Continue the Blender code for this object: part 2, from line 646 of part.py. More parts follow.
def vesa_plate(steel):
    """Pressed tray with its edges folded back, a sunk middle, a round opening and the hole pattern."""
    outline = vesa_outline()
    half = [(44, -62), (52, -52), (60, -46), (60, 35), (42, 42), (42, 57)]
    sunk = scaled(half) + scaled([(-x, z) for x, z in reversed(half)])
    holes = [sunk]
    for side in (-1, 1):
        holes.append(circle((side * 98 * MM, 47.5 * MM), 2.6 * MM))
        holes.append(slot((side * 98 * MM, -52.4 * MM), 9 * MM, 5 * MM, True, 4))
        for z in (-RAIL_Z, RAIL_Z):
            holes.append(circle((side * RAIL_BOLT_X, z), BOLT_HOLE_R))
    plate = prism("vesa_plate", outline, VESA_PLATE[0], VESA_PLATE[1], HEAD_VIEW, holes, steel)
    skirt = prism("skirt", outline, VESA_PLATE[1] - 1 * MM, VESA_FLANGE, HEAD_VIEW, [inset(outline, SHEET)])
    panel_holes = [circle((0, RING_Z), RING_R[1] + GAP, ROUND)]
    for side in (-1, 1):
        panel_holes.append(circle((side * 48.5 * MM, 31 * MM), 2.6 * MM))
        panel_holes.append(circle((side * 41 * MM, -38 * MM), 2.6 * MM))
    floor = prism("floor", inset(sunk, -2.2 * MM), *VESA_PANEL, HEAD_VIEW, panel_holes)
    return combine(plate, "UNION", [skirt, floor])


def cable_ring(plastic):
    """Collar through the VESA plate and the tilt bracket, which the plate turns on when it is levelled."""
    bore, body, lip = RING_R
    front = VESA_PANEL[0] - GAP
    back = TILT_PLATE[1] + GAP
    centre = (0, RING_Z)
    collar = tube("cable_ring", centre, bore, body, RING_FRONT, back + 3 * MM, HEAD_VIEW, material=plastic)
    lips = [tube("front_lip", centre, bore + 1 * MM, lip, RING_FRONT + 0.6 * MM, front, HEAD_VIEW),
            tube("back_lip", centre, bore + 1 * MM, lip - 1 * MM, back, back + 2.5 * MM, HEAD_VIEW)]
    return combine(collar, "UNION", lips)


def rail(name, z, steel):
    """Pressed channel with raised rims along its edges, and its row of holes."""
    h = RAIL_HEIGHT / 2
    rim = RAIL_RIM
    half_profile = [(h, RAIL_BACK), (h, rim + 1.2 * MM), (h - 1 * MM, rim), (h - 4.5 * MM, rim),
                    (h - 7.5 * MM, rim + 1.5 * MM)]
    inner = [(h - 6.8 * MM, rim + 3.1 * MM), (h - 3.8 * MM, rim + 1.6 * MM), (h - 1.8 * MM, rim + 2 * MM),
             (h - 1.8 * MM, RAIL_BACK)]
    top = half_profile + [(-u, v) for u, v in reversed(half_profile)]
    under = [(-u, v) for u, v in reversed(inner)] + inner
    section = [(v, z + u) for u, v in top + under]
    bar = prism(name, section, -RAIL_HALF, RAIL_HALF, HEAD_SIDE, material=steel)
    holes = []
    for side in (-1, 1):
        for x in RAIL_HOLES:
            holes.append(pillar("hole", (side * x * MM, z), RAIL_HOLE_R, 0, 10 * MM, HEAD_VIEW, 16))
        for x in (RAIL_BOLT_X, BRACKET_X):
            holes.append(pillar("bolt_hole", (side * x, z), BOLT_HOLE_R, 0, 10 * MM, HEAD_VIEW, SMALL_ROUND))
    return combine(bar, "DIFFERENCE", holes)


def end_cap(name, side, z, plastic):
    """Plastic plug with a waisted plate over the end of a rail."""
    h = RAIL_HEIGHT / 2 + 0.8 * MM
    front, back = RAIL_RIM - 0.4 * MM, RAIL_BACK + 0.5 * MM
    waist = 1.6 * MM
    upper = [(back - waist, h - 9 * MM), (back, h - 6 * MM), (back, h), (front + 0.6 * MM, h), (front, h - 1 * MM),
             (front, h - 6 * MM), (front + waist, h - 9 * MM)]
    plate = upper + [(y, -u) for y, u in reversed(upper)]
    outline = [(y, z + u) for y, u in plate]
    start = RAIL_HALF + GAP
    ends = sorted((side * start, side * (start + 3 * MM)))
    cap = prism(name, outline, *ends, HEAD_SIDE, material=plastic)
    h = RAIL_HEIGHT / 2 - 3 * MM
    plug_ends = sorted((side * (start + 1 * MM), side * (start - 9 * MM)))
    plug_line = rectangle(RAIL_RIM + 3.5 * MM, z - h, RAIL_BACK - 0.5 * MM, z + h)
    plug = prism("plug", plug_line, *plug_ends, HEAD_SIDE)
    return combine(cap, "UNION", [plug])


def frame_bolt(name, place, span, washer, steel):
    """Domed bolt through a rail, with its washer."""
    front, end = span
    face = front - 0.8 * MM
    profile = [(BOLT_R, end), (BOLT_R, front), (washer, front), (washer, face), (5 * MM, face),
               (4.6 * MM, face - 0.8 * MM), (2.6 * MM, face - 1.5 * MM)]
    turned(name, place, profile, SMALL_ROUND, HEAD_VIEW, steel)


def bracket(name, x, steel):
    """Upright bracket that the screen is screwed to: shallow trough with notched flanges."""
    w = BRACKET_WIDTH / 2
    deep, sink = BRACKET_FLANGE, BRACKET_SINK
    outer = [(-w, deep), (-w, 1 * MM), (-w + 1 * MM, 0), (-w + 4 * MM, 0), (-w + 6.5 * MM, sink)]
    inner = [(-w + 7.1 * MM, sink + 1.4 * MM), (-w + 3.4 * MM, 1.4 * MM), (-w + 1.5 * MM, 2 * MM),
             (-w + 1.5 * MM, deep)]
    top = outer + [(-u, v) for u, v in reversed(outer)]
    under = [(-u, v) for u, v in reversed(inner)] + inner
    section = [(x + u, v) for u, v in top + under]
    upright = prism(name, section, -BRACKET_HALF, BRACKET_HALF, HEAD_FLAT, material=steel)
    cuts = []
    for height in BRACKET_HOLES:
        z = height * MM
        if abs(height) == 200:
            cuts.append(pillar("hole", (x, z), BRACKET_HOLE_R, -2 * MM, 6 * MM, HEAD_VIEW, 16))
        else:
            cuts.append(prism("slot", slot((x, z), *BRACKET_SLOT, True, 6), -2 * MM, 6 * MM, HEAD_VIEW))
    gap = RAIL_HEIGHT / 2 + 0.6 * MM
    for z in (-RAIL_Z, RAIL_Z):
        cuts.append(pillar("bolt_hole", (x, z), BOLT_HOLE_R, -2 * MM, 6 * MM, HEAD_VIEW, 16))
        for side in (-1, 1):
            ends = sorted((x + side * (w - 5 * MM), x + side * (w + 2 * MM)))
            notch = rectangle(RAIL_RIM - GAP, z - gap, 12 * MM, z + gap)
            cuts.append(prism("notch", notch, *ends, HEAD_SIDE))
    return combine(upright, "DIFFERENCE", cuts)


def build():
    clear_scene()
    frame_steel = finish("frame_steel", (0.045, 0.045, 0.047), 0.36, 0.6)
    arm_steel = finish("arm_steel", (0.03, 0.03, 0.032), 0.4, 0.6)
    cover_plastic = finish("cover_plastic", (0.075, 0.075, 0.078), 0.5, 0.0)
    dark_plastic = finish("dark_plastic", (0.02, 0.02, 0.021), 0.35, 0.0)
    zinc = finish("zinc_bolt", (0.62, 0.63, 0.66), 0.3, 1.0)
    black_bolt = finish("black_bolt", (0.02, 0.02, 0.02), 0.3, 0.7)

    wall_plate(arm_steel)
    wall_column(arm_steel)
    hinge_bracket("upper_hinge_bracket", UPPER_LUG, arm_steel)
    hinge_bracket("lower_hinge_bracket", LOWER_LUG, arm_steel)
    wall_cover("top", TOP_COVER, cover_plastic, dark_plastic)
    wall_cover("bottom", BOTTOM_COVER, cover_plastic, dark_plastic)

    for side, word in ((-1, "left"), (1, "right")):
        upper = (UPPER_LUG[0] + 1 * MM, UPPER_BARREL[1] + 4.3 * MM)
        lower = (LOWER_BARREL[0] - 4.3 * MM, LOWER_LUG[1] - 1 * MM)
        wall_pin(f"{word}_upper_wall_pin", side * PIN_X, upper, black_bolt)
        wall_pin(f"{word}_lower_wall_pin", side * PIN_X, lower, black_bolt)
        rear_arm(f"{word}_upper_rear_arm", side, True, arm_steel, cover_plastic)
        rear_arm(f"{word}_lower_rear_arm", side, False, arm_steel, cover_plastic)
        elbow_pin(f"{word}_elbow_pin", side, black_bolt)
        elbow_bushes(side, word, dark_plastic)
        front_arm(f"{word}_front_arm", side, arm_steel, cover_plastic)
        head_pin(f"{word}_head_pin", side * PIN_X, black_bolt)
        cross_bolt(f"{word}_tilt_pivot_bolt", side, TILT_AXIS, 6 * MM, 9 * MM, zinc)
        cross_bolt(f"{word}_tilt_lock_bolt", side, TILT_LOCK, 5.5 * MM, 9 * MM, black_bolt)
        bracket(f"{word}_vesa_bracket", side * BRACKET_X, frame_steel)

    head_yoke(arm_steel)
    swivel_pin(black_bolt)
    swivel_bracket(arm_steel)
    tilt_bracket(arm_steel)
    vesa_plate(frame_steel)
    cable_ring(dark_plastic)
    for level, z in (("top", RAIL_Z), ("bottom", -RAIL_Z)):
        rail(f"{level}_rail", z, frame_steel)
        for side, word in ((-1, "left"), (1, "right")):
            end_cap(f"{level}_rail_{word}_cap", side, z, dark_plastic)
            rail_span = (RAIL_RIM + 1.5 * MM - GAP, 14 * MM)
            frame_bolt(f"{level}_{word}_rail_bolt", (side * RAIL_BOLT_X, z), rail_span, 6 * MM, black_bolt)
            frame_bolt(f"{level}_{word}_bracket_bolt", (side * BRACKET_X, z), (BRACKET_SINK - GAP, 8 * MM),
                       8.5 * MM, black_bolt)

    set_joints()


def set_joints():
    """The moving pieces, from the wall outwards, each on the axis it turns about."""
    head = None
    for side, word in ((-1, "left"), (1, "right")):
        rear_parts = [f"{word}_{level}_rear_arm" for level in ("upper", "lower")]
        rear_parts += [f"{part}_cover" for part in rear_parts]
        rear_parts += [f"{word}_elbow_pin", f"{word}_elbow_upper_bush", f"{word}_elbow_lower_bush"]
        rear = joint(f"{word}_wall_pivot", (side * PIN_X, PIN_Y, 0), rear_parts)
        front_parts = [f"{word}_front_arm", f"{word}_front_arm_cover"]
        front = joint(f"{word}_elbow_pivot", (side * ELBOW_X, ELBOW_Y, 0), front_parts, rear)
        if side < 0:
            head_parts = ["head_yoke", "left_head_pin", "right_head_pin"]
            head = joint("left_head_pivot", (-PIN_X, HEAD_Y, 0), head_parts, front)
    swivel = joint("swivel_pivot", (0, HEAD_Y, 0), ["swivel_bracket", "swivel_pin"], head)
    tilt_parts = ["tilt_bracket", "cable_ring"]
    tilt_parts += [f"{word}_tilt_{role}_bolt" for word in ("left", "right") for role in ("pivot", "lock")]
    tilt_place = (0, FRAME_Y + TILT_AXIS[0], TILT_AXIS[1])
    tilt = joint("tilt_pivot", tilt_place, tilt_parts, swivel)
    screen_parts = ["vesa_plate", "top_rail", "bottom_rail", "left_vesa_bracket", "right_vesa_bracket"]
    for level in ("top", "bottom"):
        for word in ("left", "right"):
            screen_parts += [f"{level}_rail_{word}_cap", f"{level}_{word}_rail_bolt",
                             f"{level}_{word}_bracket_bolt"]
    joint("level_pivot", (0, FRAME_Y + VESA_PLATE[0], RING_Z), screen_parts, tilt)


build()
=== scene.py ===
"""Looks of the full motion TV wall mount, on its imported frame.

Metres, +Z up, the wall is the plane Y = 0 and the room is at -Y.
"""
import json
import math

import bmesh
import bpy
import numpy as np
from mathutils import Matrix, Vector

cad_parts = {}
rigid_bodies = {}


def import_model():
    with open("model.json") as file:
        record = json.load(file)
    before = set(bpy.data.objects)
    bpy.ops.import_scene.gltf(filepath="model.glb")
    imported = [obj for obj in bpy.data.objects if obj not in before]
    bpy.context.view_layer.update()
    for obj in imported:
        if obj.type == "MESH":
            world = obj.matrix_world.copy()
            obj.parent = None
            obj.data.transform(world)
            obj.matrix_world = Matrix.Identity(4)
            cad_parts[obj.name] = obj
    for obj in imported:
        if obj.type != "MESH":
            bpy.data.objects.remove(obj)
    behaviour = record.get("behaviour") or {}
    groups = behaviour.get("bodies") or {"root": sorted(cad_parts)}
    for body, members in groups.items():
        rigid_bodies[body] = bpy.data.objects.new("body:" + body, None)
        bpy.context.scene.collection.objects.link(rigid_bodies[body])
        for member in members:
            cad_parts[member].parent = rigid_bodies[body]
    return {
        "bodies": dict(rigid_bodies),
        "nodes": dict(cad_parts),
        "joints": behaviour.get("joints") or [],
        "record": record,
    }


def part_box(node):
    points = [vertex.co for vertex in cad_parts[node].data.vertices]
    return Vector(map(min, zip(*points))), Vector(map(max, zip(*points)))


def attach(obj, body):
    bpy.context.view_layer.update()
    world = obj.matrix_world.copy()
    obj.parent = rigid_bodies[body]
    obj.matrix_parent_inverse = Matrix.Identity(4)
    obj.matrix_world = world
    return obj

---

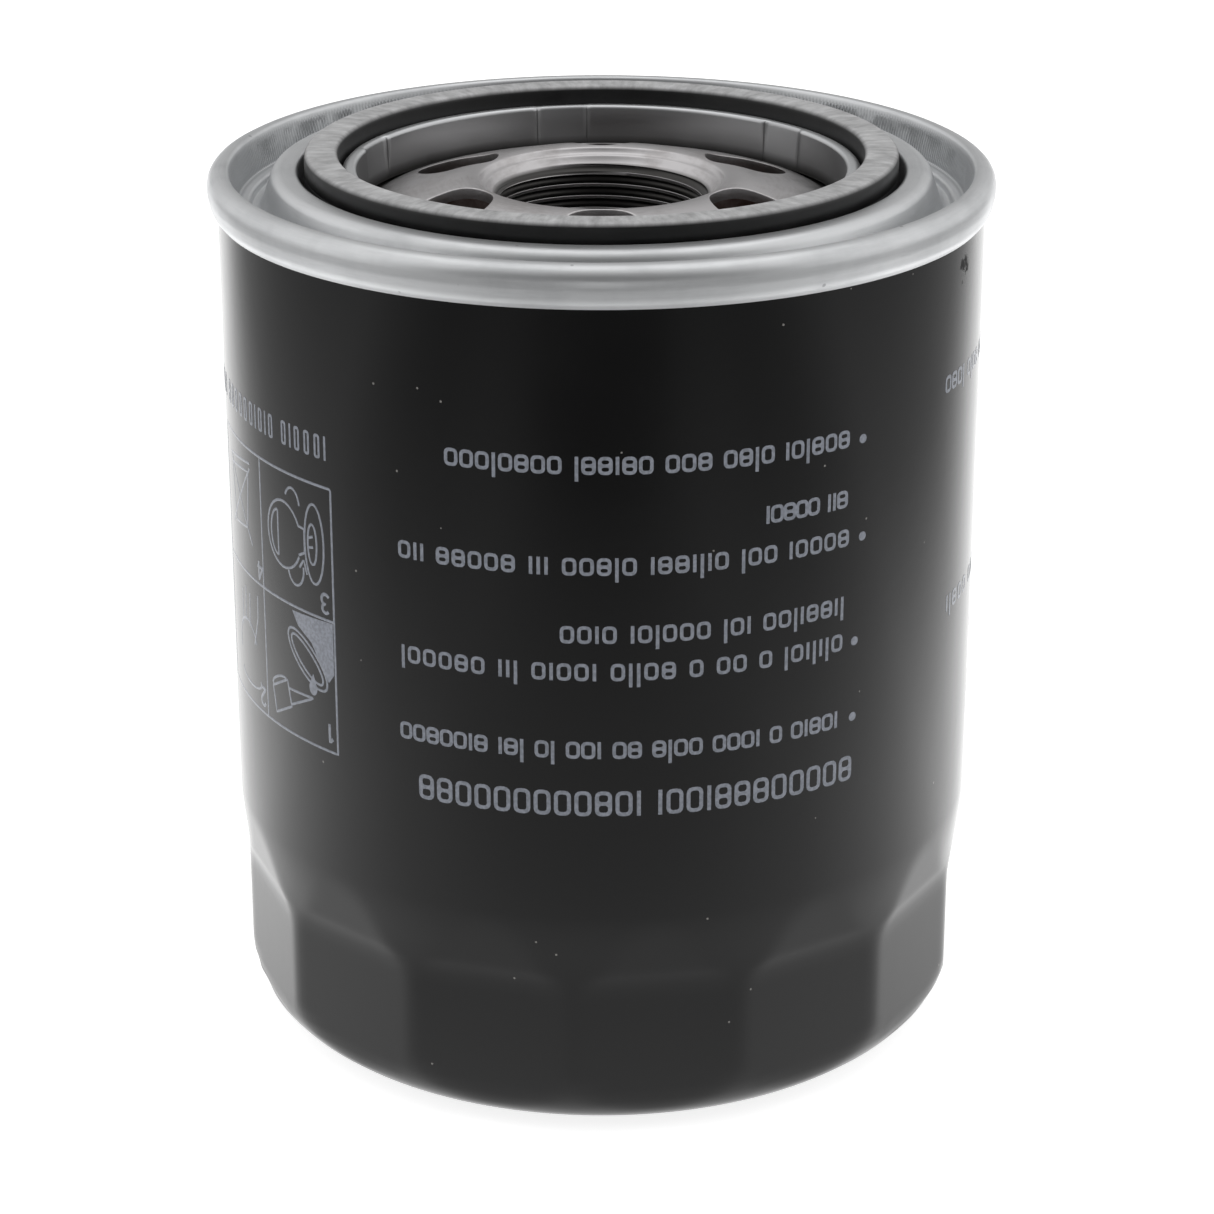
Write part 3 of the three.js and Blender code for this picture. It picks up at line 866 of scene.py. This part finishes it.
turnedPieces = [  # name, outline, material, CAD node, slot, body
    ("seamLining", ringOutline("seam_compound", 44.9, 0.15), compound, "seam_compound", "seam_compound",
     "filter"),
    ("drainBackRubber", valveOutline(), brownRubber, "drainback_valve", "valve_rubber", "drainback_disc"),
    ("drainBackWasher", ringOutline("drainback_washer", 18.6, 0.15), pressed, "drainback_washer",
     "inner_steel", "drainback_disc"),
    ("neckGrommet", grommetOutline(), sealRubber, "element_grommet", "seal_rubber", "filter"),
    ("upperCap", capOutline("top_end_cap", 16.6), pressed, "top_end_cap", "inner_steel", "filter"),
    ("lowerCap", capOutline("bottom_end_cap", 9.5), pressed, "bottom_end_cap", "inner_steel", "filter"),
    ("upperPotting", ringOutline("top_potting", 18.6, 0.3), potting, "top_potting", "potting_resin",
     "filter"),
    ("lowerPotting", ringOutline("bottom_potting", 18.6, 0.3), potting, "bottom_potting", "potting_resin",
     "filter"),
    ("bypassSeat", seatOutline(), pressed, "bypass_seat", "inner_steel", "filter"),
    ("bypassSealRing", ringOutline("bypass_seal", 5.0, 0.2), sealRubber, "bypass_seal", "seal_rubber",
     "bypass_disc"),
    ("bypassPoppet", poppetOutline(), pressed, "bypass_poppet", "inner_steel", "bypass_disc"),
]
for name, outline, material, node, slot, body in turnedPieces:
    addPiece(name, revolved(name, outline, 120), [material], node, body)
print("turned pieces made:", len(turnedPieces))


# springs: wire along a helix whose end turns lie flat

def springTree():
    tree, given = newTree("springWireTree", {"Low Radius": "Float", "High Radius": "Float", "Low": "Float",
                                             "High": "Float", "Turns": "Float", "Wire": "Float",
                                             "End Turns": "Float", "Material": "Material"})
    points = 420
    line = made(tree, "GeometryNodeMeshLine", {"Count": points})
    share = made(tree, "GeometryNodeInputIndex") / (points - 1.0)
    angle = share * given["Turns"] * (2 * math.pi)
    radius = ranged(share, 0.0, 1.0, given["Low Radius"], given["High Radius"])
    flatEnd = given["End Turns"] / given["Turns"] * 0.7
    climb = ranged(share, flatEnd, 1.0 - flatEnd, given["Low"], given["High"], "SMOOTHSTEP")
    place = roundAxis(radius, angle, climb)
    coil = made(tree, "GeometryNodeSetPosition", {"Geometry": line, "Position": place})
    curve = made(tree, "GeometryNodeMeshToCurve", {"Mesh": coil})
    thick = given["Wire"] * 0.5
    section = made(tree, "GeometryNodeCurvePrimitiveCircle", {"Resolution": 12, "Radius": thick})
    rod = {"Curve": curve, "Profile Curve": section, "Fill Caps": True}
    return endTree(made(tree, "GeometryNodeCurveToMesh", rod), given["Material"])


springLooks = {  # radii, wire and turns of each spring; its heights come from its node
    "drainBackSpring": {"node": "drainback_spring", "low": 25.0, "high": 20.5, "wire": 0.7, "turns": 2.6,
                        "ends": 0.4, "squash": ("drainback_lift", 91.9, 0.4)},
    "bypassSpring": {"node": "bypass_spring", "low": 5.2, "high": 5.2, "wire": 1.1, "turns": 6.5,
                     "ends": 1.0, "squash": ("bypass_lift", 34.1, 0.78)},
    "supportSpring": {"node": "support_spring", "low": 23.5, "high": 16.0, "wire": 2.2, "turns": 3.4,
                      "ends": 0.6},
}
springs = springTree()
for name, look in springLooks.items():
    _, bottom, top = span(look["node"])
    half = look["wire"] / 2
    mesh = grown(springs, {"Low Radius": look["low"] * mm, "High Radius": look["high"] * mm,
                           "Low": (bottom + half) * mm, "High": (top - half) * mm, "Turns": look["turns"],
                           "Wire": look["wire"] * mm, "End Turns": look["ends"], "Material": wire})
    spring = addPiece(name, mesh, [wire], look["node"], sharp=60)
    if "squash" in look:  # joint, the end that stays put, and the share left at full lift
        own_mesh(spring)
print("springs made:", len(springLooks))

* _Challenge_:
Exactly and only the lines from the line with "for role in" to the line with "record = json.load(file)", both included, are to be printed.

* _Expected answer_:
    tilt_parts += [f"{word}_tilt_{role}_bolt" for word in ("left", "right") for role in ("pivot", "lock")]
    tilt_place = (0, FRAME_Y + TILT_AXIS[0], TILT_AXIS[1])
    tilt = joint("tilt_pivot", tilt_place, tilt_parts, swivel)
    screen_parts = ["vesa_plate", "top_rail", "bottom_rail", "left_vesa_bracket", "right_vesa_bracket"]
    for level in ("top", "bottom"):
        for word in ("left", "right"):
            screen_parts += [f"{level}_rail_{word}_cap", f"{level}_{word}_rail_bolt",
                             f"{level}_{word}_bracket_bolt"]
    joint("level_pivot", (0, FRAME_Y + VESA_PLATE[0], RING_Z), screen_parts, tilt)


build()
=== scene.py ===
"""Looks of the full motion TV wall mount, on its imported frame.

Metres, +Z up, the wall is the plane Y = 0 and the room is at -Y.
"""
import json
import math

import bmesh
import bpy
import numpy as np
from mathutils import Matrix, Vector

cad_parts = {}
rigid_bodies = {}


def import_model():
    with open("model.json") as file:
        record = json.load(file)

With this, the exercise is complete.